═══ Source excerpt ═══

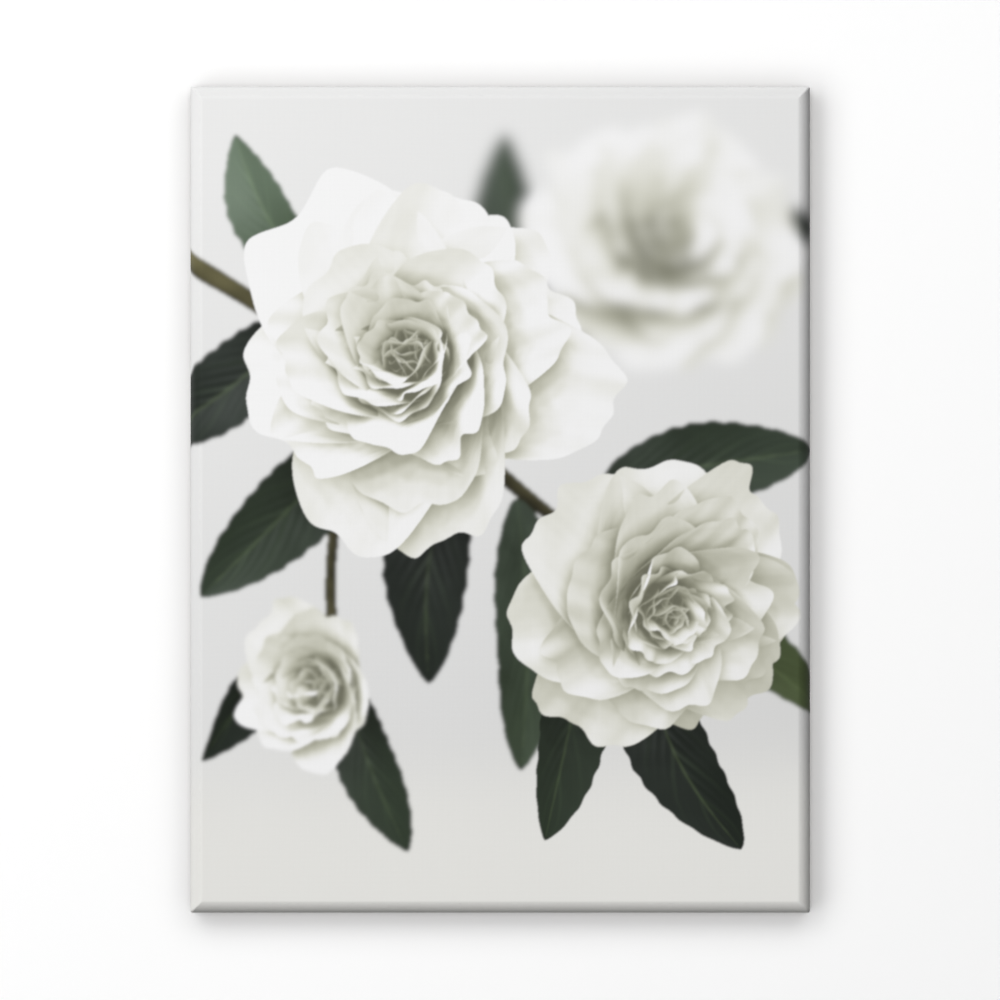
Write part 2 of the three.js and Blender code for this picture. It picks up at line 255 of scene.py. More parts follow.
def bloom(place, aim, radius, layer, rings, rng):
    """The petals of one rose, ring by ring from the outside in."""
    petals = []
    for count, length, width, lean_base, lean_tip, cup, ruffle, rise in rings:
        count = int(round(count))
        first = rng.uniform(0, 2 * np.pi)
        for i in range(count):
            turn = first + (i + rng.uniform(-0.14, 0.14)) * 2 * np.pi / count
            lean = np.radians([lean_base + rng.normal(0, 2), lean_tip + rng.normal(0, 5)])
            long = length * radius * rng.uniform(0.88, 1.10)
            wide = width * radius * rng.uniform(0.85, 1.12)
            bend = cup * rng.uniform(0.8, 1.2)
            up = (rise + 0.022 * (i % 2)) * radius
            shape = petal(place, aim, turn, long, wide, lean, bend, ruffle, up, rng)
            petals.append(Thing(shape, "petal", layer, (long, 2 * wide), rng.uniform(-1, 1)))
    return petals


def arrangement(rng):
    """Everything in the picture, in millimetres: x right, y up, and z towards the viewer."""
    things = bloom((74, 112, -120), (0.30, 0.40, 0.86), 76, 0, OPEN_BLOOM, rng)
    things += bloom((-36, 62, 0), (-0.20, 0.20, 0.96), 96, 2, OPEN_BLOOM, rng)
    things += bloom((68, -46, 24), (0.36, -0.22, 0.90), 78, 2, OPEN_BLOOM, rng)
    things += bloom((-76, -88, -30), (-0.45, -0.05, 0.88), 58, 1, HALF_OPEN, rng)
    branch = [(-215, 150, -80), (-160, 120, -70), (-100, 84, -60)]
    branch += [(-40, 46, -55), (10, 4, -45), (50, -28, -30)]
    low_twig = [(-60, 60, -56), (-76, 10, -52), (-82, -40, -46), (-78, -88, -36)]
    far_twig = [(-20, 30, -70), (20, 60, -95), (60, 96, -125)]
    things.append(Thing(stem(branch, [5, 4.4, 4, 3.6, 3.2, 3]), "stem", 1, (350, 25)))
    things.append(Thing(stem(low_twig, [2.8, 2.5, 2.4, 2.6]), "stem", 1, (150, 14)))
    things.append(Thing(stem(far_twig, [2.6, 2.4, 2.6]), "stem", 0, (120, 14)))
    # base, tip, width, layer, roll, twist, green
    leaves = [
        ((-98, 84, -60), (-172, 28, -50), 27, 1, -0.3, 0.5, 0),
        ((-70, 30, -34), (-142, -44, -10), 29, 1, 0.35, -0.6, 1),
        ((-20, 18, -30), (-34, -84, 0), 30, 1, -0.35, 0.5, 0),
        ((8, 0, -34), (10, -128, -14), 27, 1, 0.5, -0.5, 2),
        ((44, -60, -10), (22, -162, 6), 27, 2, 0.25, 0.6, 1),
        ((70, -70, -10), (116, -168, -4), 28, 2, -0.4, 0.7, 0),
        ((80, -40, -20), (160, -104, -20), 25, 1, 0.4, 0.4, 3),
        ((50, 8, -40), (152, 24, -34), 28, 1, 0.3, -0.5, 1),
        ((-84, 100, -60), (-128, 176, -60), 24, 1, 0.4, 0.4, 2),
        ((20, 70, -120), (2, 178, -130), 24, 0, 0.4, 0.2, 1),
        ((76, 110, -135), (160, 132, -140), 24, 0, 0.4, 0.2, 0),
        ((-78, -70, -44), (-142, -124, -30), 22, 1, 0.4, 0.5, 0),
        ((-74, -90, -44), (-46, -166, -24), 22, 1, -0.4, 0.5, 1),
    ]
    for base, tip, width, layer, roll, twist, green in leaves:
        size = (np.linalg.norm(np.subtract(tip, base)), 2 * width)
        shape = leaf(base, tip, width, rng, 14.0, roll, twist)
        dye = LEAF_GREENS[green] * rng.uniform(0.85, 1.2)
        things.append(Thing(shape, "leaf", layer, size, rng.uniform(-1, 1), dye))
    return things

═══

■ **To be done**: Reproduce the entire listing word for word.

■ **Exercise answer**:
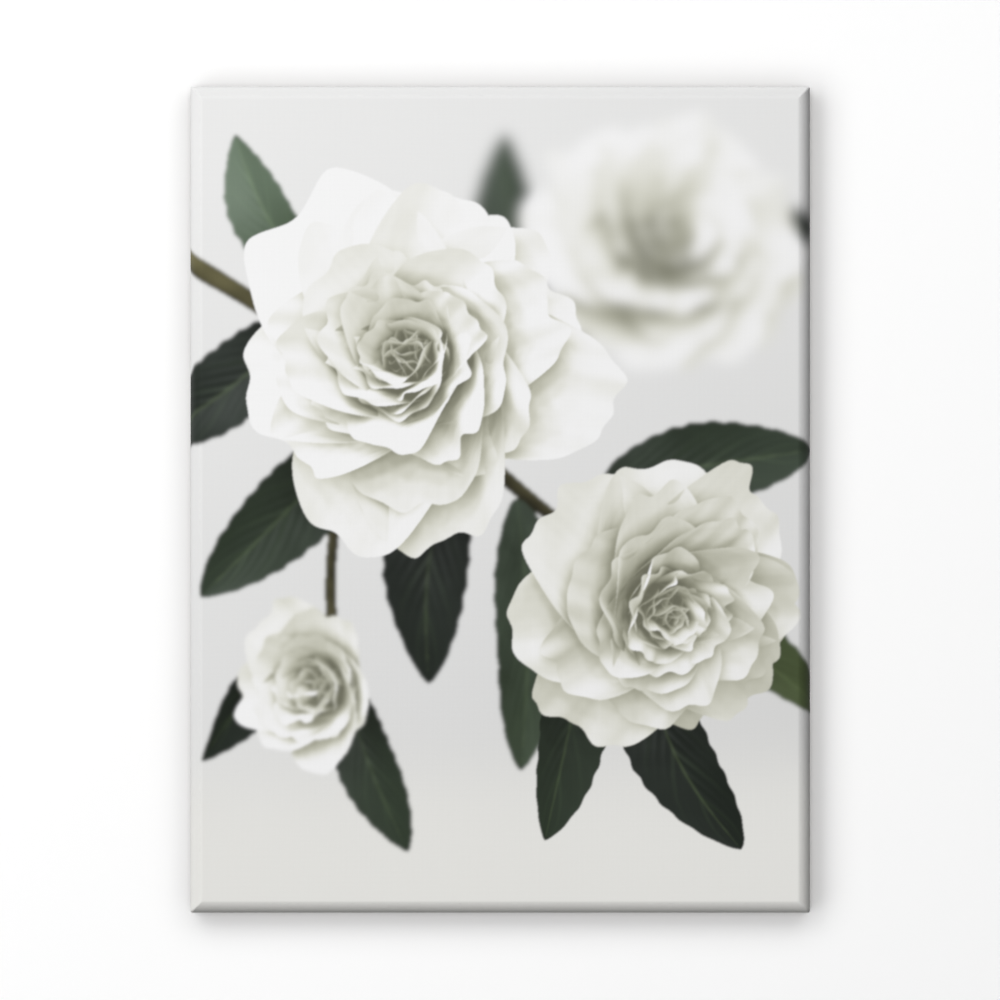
Write part 2 of the three.js and Blender code for this picture. It picks up at line 255 of scene.py. More parts follow.
def bloom(place, aim, radius, layer, rings, rng):
    """The petals of one rose, ring by ring from the outside in."""
    petals = []
    for count, length, width, lean_base, lean_tip, cup, ruffle, rise in rings:
        count = int(round(count))
        first = rng.uniform(0, 2 * np.pi)
        for i in range(count):
            turn = first + (i + rng.uniform(-0.14, 0.14)) * 2 * np.pi / count
            lean = np.radians([lean_base + rng.normal(0, 2), lean_tip + rng.normal(0, 5)])
            long = length * radius * rng.uniform(0.88, 1.10)
            wide = width * radius * rng.uniform(0.85, 1.12)
            bend = cup * rng.uniform(0.8, 1.2)
            up = (rise + 0.022 * (i % 2)) * radius
            shape = petal(place, aim, turn, long, wide, lean, bend, ruffle, up, rng)
            petals.append(Thing(shape, "petal", layer, (long, 2 * wide), rng.uniform(-1, 1)))
    return petals


def arrangement(rng):
    """Everything in the picture, in millimetres: x right, y up, and z towards the viewer."""
    things = bloom((74, 112, -120), (0.30, 0.40, 0.86), 76, 0, OPEN_BLOOM, rng)
    things += bloom((-36, 62, 0), (-0.20, 0.20, 0.96), 96, 2, OPEN_BLOOM, rng)
    things += bloom((68, -46, 24), (0.36, -0.22, 0.90), 78, 2, OPEN_BLOOM, rng)
    things += bloom((-76, -88, -30), (-0.45, -0.05, 0.88), 58, 1, HALF_OPEN, rng)
    branch = [(-215, 150, -80), (-160, 120, -70), (-100, 84, -60)]
    branch += [(-40, 46, -55), (10, 4, -45), (50, -28, -30)]
    low_twig = [(-60, 60, -56), (-76, 10, -52), (-82, -40, -46), (-78, -88, -36)]
    far_twig = [(-20, 30, -70), (20, 60, -95), (60, 96, -125)]
    things.append(Thing(stem(branch, [5, 4.4, 4, 3.6, 3.2, 3]), "stem", 1, (350, 25)))
    things.append(Thing(stem(low_twig, [2.8, 2.5, 2.4, 2.6]), "stem", 1, (150, 14)))
    things.append(Thing(stem(far_twig, [2.6, 2.4, 2.6]), "stem", 0, (120, 14)))
    # base, tip, width, layer, roll, twist, green
    leaves = [
        ((-98, 84, -60), (-172, 28, -50), 27, 1, -0.3, 0.5, 0),
        ((-70, 30, -34), (-142, -44, -10), 29, 1, 0.35, -0.6, 1),
        ((-20, 18, -30), (-34, -84, 0), 30, 1, -0.35, 0.5, 0),
        ((8, 0, -34), (10, -128, -14), 27, 1, 0.5, -0.5, 2),
        ((44, -60, -10), (22, -162, 6), 27, 2, 0.25, 0.6, 1),
        ((70, -70, -10), (116, -168, -4), 28, 2, -0.4, 0.7, 0),
        ((80, -40, -20), (160, -104, -20), 25, 1, 0.4, 0.4, 3),
        ((50, 8, -40), (152, 24, -34), 28, 1, 0.3, -0.5, 1),
        ((-84, 100, -60), (-128, 176, -60), 24, 1, 0.4, 0.4, 2),
        ((20, 70, -120), (2, 178, -130), 24, 0, 0.4, 0.2, 1),
        ((76, 110, -135), (160, 132, -140), 24, 0, 0.4, 0.2, 0),
        ((-78, -70, -44), (-142, -124, -30), 22, 1, 0.4, 0.5, 0),
        ((-74, -90, -44), (-46, -166, -24), 22, 1, -0.4, 0.5, 1),
    ]
    for base, tip, width, layer, roll, twist, green in leaves:
        size = (np.linalg.norm(np.subtract(tip, base)), 2 * width)
        shape = leaf(base, tip, width, rng, 14.0, roll, twist)
        dye = LEAF_GREENS[green] * rng.uniform(0.85, 1.2)
        things.append(Thing(shape, "leaf", layer, size, rng.uniform(-1, 1), dye))
    return things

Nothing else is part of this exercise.